SET EXERCISE: Output the lines that follow exactly as they are.

INFORMATION PROVIDED:
## Start

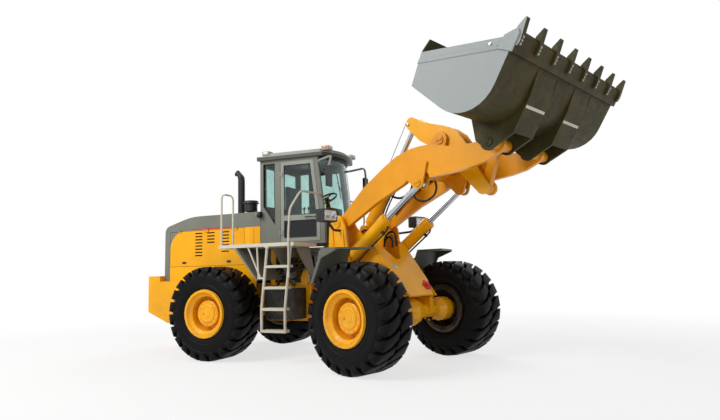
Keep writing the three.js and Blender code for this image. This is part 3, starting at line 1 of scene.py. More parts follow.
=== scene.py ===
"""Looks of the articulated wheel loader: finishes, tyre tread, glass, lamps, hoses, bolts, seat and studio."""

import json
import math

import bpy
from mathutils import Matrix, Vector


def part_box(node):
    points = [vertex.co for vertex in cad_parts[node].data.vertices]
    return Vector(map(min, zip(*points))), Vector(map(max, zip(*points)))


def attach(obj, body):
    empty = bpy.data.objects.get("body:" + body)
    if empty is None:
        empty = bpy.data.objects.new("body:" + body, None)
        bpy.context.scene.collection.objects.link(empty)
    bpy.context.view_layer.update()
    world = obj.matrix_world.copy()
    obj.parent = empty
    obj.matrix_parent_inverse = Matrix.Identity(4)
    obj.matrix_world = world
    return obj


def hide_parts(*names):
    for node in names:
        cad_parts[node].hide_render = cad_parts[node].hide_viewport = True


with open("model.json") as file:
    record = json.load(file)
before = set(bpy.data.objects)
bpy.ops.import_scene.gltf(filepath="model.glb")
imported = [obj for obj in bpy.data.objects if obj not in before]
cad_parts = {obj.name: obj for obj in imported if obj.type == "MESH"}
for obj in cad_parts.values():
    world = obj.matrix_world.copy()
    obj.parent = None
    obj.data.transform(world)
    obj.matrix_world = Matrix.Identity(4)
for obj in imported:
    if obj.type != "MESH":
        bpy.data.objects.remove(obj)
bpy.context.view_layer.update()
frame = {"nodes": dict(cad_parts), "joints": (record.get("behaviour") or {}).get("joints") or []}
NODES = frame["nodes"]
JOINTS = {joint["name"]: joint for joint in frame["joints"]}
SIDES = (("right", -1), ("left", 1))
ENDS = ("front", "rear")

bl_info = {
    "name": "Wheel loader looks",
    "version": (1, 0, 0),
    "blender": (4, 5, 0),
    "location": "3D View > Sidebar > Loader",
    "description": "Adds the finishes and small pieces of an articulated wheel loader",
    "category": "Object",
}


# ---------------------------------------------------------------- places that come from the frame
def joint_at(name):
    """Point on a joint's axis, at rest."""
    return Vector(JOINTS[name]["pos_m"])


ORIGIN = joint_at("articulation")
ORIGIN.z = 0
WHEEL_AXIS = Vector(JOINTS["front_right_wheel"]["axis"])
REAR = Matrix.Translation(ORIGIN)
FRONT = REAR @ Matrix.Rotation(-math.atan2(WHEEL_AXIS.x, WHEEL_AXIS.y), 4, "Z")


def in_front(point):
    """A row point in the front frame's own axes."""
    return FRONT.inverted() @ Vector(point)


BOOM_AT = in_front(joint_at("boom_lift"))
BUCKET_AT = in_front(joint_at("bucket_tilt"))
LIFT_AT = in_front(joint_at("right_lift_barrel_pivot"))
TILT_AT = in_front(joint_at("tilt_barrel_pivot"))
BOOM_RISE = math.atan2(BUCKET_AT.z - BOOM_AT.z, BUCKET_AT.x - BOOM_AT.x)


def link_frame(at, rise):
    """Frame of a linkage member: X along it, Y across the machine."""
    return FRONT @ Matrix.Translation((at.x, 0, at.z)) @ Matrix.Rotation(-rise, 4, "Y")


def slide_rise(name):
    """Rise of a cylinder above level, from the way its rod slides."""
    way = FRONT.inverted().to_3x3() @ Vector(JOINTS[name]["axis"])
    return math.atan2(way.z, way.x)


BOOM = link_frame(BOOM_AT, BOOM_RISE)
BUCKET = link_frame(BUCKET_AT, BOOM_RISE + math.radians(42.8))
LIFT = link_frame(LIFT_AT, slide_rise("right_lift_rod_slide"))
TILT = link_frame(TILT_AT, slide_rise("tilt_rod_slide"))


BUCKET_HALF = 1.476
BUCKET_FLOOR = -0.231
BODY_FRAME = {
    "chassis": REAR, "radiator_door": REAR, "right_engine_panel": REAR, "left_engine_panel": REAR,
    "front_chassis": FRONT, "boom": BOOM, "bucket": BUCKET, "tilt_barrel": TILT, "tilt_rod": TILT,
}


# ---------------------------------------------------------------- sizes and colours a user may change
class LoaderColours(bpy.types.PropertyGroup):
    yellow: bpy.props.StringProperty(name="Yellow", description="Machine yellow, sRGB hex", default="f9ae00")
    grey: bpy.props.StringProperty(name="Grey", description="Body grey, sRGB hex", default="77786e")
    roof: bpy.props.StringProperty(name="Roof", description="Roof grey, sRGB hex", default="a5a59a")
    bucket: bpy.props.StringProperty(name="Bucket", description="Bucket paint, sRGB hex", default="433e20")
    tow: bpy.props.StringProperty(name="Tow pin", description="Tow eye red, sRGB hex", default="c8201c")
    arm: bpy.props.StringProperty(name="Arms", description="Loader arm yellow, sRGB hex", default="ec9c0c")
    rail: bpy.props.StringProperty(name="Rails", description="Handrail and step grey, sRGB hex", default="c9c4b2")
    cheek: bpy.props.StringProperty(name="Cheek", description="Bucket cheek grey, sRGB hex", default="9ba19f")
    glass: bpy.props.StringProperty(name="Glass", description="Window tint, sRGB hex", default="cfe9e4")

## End

COMPLETED EXERCISE:
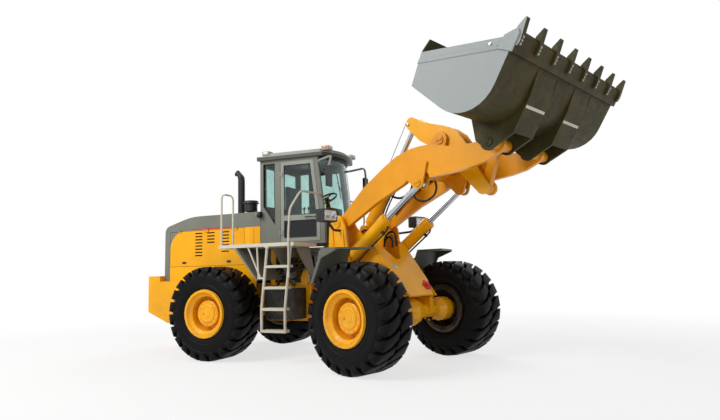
Keep writing the three.js and Blender code for this image. This is part 3, starting at line 1 of scene.py. More parts follow.
=== scene.py ===
"""Looks of the articulated wheel loader: finishes, tyre tread, glass, lamps, hoses, bolts, seat and studio."""

import json
import math

import bpy
from mathutils import Matrix, Vector


def part_box(node):
    points = [vertex.co for vertex in cad_parts[node].data.vertices]
    return Vector(map(min, zip(*points))), Vector(map(max, zip(*points)))


def attach(obj, body):
    empty = bpy.data.objects.get("body:" + body)
    if empty is None:
        empty = bpy.data.objects.new("body:" + body, None)
        bpy.context.scene.collection.objects.link(empty)
    bpy.context.view_layer.update()
    world = obj.matrix_world.copy()
    obj.parent = empty
    obj.matrix_parent_inverse = Matrix.Identity(4)
    obj.matrix_world = world
    return obj


def hide_parts(*names):
    for node in names:
        cad_parts[node].hide_render = cad_parts[node].hide_viewport = True


with open("model.json") as file:
    record = json.load(file)
before = set(bpy.data.objects)
bpy.ops.import_scene.gltf(filepath="model.glb")
imported = [obj for obj in bpy.data.objects if obj not in before]
cad_parts = {obj.name: obj for obj in imported if obj.type == "MESH"}
for obj in cad_parts.values():
    world = obj.matrix_world.copy()
    obj.parent = None
    obj.data.transform(world)
    obj.matrix_world = Matrix.Identity(4)
for obj in imported:
    if obj.type != "MESH":
        bpy.data.objects.remove(obj)
bpy.context.view_layer.update()
frame = {"nodes": dict(cad_parts), "joints": (record.get("behaviour") or {}).get("joints") or []}
NODES = frame["nodes"]
JOINTS = {joint["name"]: joint for joint in frame["joints"]}
SIDES = (("right", -1), ("left", 1))
ENDS = ("front", "rear")

bl_info = {
    "name": "Wheel loader looks",
    "version": (1, 0, 0),
    "blender": (4, 5, 0),
    "location": "3D View > Sidebar > Loader",
    "description": "Adds the finishes and small pieces of an articulated wheel loader",
    "category": "Object",
}


# ---------------------------------------------------------------- places that come from the frame
def joint_at(name):
    """Point on a joint's axis, at rest."""
    return Vector(JOINTS[name]["pos_m"])


ORIGIN = joint_at("articulation")
ORIGIN.z = 0
WHEEL_AXIS = Vector(JOINTS["front_right_wheel"]["axis"])
REAR = Matrix.Translation(ORIGIN)
FRONT = REAR @ Matrix.Rotation(-math.atan2(WHEEL_AXIS.x, WHEEL_AXIS.y), 4, "Z")


def in_front(point):
    """A row point in the front frame's own axes."""
    return FRONT.inverted() @ Vector(point)


BOOM_AT = in_front(joint_at("boom_lift"))
BUCKET_AT = in_front(joint_at("bucket_tilt"))
LIFT_AT = in_front(joint_at("right_lift_barrel_pivot"))
TILT_AT = in_front(joint_at("tilt_barrel_pivot"))
BOOM_RISE = math.atan2(BUCKET_AT.z - BOOM_AT.z, BUCKET_AT.x - BOOM_AT.x)


def link_frame(at, rise):
    """Frame of a linkage member: X along it, Y across the machine."""
    return FRONT @ Matrix.Translation((at.x, 0, at.z)) @ Matrix.Rotation(-rise, 4, "Y")


def slide_rise(name):
    """Rise of a cylinder above level, from the way its rod slides."""
    way = FRONT.inverted().to_3x3() @ Vector(JOINTS[name]["axis"])
    return math.atan2(way.z, way.x)


BOOM = link_frame(BOOM_AT, BOOM_RISE)
BUCKET = link_frame(BUCKET_AT, BOOM_RISE + math.radians(42.8))
LIFT = link_frame(LIFT_AT, slide_rise("right_lift_rod_slide"))
TILT = link_frame(TILT_AT, slide_rise("tilt_rod_slide"))


BUCKET_HALF = 1.476
BUCKET_FLOOR = -0.231
BODY_FRAME = {
    "chassis": REAR, "radiator_door": REAR, "right_engine_panel": REAR, "left_engine_panel": REAR,
    "front_chassis": FRONT, "boom": BOOM, "bucket": BUCKET, "tilt_barrel": TILT, "tilt_rod": TILT,
}


# ---------------------------------------------------------------- sizes and colours a user may change
class LoaderColours(bpy.types.PropertyGroup):
    yellow: bpy.props.StringProperty(name="Yellow", description="Machine yellow, sRGB hex", default="f9ae00")
    grey: bpy.props.StringProperty(name="Grey", description="Body grey, sRGB hex", default="77786e")
    roof: bpy.props.StringProperty(name="Roof", description="Roof grey, sRGB hex", default="a5a59a")
    bucket: bpy.props.StringProperty(name="Bucket", description="Bucket paint, sRGB hex", default="433e20")
    tow: bpy.props.StringProperty(name="Tow pin", description="Tow eye red, sRGB hex", default="c8201c")
    arm: bpy.props.StringProperty(name="Arms", description="Loader arm yellow, sRGB hex", default="ec9c0c")
    rail: bpy.props.StringProperty(name="Rails", description="Handrail and step grey, sRGB hex", default="c9c4b2")
    cheek: bpy.props.StringProperty(name="Cheek", description="Bucket cheek grey, sRGB hex", default="9ba19f")
    glass: bpy.props.StringProperty(name="Glass", description="Window tint, sRGB hex", default="cfe9e4")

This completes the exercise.